Aufklärung ist auch keine Lösung

Für die Wirksamkeit der Erzählung ist es unerheblich, ob sie von einem realen oder von einem imaginierten Untergang ausgeht. Wer an eine Erzählung glaubt, der glaubt auch unerschütterlich an deren Realitätsgehalt. Argumentativ gibt es da keinen Ausgang. Aufklärung ist kein Weg aus der apokalyptischen Atmosphäre.

Und doch sollte man auch bei der Darstellung der apokalyptischen Stimmung nicht selbst in eine solche abgleiten: Es ist nicht alles trost- und hoffnungslos, es ist nicht alles Apokalypse. Das ist jetzt nicht bloße Beschwörung oder Selbsthypnose. Denn zumindest einem dieser Untergangsszenarien ist es gelungen, einen Ausweg aus der Sackgasse der eigenen Erzählung zu finden.
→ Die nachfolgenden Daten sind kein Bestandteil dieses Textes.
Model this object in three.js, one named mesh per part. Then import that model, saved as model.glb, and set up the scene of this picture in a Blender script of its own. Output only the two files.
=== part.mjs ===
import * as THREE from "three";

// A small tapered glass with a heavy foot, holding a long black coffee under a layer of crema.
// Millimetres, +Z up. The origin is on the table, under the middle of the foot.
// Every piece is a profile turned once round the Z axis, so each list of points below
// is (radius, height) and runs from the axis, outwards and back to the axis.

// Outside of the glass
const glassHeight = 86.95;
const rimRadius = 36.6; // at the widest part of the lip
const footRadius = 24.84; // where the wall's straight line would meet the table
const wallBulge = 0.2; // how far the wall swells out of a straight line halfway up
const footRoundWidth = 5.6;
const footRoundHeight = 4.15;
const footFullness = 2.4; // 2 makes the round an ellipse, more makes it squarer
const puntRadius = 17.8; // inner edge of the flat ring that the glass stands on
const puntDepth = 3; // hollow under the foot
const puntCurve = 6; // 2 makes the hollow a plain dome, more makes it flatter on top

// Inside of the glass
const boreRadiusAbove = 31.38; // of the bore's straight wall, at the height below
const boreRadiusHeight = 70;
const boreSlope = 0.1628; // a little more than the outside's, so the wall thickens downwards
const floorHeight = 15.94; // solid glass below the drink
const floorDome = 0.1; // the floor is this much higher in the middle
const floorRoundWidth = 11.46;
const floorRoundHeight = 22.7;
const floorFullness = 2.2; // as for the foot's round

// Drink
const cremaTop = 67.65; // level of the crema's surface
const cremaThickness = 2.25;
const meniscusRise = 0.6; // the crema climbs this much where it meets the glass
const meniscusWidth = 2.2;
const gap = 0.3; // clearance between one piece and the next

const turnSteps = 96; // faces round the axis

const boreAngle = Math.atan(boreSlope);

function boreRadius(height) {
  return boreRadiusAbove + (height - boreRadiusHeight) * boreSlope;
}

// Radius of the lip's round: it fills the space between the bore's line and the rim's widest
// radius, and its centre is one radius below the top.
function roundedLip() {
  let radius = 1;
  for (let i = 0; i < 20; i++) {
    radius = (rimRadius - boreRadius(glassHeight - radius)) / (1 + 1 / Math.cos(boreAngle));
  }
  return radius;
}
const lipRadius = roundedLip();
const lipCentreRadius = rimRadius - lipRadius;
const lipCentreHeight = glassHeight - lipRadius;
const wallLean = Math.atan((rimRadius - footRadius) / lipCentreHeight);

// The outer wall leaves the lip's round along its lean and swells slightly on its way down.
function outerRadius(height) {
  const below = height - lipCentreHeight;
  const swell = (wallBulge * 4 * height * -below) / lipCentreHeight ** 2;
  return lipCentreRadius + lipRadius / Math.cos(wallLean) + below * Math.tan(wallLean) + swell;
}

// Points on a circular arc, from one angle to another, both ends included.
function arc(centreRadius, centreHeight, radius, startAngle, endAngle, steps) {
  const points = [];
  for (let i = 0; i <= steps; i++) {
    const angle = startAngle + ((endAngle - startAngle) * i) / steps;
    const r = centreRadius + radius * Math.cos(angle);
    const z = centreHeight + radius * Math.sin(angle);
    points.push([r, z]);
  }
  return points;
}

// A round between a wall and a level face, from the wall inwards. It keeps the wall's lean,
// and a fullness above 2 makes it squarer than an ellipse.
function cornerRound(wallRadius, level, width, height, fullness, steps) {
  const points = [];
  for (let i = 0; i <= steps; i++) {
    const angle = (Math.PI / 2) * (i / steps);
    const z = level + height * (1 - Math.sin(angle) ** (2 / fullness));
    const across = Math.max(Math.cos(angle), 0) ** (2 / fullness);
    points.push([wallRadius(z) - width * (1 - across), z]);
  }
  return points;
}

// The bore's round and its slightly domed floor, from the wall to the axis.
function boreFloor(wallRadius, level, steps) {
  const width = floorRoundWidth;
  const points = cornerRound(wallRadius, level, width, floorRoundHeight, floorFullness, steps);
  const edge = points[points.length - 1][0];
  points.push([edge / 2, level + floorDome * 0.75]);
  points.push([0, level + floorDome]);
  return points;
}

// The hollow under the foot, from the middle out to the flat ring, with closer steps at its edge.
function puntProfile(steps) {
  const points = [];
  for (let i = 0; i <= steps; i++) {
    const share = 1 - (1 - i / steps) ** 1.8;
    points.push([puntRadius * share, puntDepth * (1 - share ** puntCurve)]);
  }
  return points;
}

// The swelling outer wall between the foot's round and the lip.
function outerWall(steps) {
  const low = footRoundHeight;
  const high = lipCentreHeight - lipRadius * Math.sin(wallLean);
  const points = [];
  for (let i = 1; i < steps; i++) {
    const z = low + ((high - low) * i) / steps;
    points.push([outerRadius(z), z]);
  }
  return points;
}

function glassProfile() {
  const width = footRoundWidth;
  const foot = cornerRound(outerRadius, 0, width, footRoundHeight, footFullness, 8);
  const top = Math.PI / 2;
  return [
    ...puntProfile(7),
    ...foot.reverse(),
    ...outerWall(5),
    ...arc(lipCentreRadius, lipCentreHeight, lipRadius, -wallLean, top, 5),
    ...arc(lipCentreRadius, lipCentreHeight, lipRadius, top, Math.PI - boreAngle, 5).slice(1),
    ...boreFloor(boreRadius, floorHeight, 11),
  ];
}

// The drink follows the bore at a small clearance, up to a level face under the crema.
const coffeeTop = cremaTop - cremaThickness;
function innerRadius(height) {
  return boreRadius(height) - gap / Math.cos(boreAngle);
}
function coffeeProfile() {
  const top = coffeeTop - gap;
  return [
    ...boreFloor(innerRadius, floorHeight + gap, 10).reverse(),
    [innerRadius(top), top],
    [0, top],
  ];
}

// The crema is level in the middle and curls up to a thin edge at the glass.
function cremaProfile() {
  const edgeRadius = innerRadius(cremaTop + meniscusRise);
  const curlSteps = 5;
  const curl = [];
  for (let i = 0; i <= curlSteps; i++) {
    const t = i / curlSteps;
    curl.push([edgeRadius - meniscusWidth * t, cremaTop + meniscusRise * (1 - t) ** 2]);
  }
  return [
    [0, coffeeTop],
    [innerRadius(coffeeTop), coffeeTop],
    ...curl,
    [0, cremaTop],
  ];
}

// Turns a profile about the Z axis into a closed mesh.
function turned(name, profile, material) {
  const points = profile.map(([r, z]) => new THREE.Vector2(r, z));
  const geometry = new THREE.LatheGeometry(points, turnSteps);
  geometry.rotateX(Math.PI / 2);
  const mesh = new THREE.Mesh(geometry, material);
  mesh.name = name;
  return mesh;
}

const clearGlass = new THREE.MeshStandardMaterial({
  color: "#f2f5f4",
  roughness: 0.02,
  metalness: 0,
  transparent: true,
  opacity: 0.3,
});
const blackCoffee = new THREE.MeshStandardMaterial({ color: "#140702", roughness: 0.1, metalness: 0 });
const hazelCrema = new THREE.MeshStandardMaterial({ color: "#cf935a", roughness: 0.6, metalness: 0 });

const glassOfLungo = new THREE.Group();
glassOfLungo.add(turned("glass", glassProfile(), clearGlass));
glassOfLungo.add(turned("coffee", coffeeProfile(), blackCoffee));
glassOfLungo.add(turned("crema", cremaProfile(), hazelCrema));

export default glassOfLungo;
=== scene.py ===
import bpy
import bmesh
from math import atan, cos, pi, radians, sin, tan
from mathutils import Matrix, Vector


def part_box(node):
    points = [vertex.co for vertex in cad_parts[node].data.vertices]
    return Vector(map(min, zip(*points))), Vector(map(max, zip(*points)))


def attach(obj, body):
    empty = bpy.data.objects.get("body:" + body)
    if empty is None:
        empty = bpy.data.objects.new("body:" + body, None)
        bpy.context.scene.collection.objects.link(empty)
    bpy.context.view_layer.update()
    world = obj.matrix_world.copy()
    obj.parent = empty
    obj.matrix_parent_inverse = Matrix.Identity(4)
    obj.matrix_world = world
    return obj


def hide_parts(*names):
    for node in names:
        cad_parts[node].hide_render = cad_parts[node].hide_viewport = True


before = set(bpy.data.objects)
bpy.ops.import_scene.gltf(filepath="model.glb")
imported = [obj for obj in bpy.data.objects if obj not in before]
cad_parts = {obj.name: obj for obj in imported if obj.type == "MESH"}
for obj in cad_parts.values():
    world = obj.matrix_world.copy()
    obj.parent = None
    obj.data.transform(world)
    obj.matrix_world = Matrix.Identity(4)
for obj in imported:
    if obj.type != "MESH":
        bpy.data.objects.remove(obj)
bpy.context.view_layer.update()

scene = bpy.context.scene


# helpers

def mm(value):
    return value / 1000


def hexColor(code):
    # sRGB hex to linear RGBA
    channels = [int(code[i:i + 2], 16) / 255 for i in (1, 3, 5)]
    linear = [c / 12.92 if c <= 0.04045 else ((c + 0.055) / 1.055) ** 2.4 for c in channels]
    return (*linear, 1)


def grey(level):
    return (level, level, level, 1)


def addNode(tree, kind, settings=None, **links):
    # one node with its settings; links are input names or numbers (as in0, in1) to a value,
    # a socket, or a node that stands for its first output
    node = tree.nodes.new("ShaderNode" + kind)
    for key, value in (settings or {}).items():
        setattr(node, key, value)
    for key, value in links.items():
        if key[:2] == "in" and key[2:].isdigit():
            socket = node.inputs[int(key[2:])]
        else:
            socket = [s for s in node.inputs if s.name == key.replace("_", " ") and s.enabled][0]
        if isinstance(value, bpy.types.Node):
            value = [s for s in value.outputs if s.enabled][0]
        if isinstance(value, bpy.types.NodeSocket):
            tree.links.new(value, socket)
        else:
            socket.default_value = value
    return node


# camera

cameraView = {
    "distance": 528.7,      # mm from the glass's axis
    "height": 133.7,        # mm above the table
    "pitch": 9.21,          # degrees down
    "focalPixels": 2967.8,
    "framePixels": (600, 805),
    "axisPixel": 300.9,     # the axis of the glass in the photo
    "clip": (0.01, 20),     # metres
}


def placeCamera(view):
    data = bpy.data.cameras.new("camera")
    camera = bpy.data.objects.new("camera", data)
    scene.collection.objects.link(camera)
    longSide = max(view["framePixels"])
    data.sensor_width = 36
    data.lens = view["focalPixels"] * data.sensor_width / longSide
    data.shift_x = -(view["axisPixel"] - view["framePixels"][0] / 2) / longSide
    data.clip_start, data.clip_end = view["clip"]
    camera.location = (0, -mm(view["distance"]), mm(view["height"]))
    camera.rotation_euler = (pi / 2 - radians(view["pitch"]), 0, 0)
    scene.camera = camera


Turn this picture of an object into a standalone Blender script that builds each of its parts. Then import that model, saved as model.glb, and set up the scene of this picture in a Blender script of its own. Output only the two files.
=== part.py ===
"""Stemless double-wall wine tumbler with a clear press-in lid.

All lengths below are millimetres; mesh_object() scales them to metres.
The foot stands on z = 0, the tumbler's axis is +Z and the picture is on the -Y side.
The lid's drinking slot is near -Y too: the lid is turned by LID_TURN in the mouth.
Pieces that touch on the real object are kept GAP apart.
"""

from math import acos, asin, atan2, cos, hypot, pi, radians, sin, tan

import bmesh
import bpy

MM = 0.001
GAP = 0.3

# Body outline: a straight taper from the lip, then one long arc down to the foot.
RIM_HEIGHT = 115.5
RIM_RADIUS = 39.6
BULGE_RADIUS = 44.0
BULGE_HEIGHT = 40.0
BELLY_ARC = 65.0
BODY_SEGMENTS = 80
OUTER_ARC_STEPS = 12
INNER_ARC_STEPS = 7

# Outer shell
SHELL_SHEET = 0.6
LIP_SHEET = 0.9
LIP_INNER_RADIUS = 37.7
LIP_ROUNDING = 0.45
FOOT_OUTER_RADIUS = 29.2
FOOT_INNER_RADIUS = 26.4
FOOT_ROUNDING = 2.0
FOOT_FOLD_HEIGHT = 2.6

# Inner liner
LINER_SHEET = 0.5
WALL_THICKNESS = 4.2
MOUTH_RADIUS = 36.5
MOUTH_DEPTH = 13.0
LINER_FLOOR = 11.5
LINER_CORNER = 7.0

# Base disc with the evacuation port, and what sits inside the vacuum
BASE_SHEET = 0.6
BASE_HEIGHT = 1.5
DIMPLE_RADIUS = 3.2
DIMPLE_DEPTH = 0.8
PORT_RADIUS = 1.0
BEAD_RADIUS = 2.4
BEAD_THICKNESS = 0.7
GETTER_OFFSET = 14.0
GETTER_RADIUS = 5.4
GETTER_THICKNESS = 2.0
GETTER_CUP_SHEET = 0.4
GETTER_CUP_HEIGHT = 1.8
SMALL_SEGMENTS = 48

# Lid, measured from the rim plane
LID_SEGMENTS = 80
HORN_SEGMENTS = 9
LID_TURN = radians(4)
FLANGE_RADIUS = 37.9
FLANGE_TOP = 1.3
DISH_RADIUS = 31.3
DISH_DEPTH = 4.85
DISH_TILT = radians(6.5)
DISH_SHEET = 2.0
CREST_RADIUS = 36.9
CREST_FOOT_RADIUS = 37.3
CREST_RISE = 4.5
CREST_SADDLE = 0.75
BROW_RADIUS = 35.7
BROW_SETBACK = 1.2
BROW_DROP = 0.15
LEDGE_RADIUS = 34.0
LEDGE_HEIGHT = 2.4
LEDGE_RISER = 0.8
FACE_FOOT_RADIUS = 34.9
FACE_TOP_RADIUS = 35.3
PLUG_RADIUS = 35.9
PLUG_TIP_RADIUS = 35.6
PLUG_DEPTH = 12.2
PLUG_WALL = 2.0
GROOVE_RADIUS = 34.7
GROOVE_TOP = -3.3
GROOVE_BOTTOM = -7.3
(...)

Nicht durch rationale Aufklärung, die da lauten würde: Es gibt Probleme, aber keine Apokalypse, und Probleme lassen sich lösen. Nein, die Ausräumung der apokalyptischen Stimmung in diesem Feld gelingt, indem hier selbst eine theologische Figur der apokalyptischen Erzählung aktiviert wird: die Figur des Aufhalters, der es gelingt, den drohenden Weltuntergang zu verzögern.

Ich meine damit nicht irgendeinen Guru oder Führer, der verspricht, sich heroisch gegen das Ende zu stemmen. Wir leben in einer Zeit, in der selbst die Verheißungen erfreulich postheroisch sind. Ich meine vielmehr das Narrativ vom Aufhalter der ökologischen Katastrophe: Dieser Aufhalter sind wir alle. Jeder Einzelne.

Wir alle sind dazu aufgerufen, am Aufhalten dieses Untergangs teilzunehmen. Wir alle sind befähigt, dieses Ende abzuwenden. Wir alle können uns dagegen stemmen: Mülltrennung gegen die Apokalypse. Das ist nicht nur eine Demokratisierung der religiösen oder der potenziell totalitären Figur des einzelnen Aufhalters, der das ganz im Alleingang schaffen soll, es ist zugleich auch ein Ausweg aus dem Passivismus der Weltflucht, ein Ausweg aus der apokalyptischen Lähmung.